▶ Goal
Reproduce the listing that follows with no differences at all.

━━ Material ━━

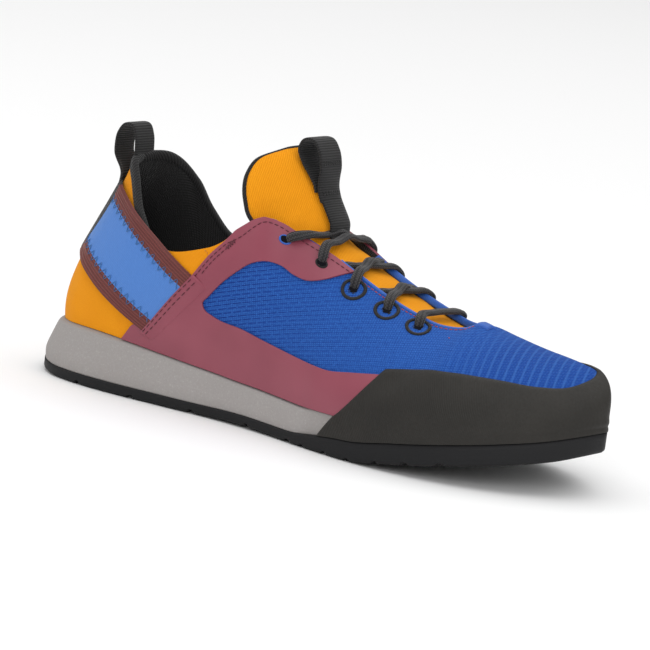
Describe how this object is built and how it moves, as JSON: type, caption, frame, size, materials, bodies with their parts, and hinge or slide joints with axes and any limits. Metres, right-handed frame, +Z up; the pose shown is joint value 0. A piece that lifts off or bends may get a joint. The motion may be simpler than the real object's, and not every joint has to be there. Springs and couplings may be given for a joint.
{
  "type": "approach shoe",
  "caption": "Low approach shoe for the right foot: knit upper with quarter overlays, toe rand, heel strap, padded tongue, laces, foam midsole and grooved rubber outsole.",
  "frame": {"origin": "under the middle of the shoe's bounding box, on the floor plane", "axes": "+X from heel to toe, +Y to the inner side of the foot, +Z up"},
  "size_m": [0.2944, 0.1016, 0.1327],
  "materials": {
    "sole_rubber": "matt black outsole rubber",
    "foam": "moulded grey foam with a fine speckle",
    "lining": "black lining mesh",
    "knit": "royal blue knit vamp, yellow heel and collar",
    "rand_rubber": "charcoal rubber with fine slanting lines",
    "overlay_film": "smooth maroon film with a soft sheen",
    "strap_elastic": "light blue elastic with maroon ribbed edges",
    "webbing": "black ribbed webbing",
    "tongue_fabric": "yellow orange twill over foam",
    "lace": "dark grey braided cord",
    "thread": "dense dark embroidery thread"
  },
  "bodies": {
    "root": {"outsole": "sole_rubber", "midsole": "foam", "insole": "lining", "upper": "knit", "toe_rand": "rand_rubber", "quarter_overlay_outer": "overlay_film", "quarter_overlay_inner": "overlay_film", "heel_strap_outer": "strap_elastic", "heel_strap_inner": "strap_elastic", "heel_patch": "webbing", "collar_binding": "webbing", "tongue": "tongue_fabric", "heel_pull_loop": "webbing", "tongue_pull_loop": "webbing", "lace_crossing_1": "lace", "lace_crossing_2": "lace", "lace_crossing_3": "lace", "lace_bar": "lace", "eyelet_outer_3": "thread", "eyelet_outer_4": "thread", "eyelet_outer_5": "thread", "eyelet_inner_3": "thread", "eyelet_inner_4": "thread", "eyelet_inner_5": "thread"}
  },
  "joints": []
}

━━━

▶ The solution
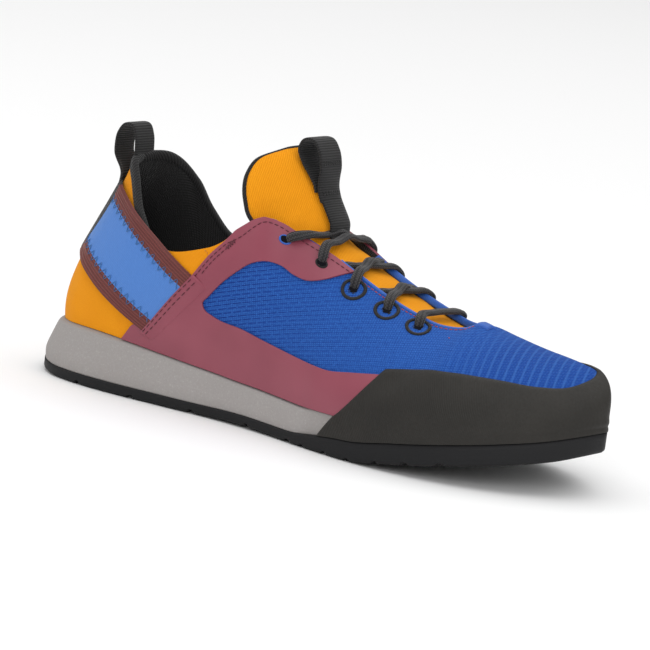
Describe how this object is built and how it moves, as JSON: type, caption, frame, size, materials, bodies with their parts, and hinge or slide joints with axes and any limits. Metres, right-handed frame, +Z up; the pose shown is joint value 0. A piece that lifts off or bends may get a joint. The motion may be simpler than the real object's, and not every joint has to be there. Springs and couplings may be given for a joint.
{
  "type": "approach shoe",
  "caption": "Low approach shoe for the right foot: knit upper with quarter overlays, toe rand, heel strap, padded tongue, laces, foam midsole and grooved rubber outsole.",
  "frame": {"origin": "under the middle of the shoe's bounding box, on the floor plane", "axes": "+X from heel to toe, +Y to the inner side of the foot, +Z up"},
  "size_m": [0.2944, 0.1016, 0.1327],
  "materials": {
    "sole_rubber": "matt black outsole rubber",
    "foam": "moulded grey foam with a fine speckle",
    "lining": "black lining mesh",
    "knit": "royal blue knit vamp, yellow heel and collar",
    "rand_rubber": "charcoal rubber with fine slanting lines",
    "overlay_film": "smooth maroon film with a soft sheen",
    "strap_elastic": "light blue elastic with maroon ribbed edges",
    "webbing": "black ribbed webbing",
    "tongue_fabric": "yellow orange twill over foam",
    "lace": "dark grey braided cord",
    "thread": "dense dark embroidery thread"
  },
  "bodies": {
    "root": {"outsole": "sole_rubber", "midsole": "foam", "insole": "lining", "upper": "knit", "toe_rand": "rand_rubber", "quarter_overlay_outer": "overlay_film", "quarter_overlay_inner": "overlay_film", "heel_strap_outer": "strap_elastic", "heel_strap_inner": "strap_elastic", "heel_patch": "webbing", "collar_binding": "webbing", "tongue": "tongue_fabric", "heel_pull_loop": "webbing", "tongue_pull_loop": "webbing", "lace_crossing_1": "lace", "lace_crossing_2": "lace", "lace_crossing_3": "lace", "lace_bar": "lace", "eyelet_outer_3": "thread", "eyelet_outer_4": "thread", "eyelet_outer_5": "thread", "eyelet_inner_3": "thread", "eyelet_inner_4": "thread", "eyelet_inner_5": "thread"}
  },
  "joints": []
}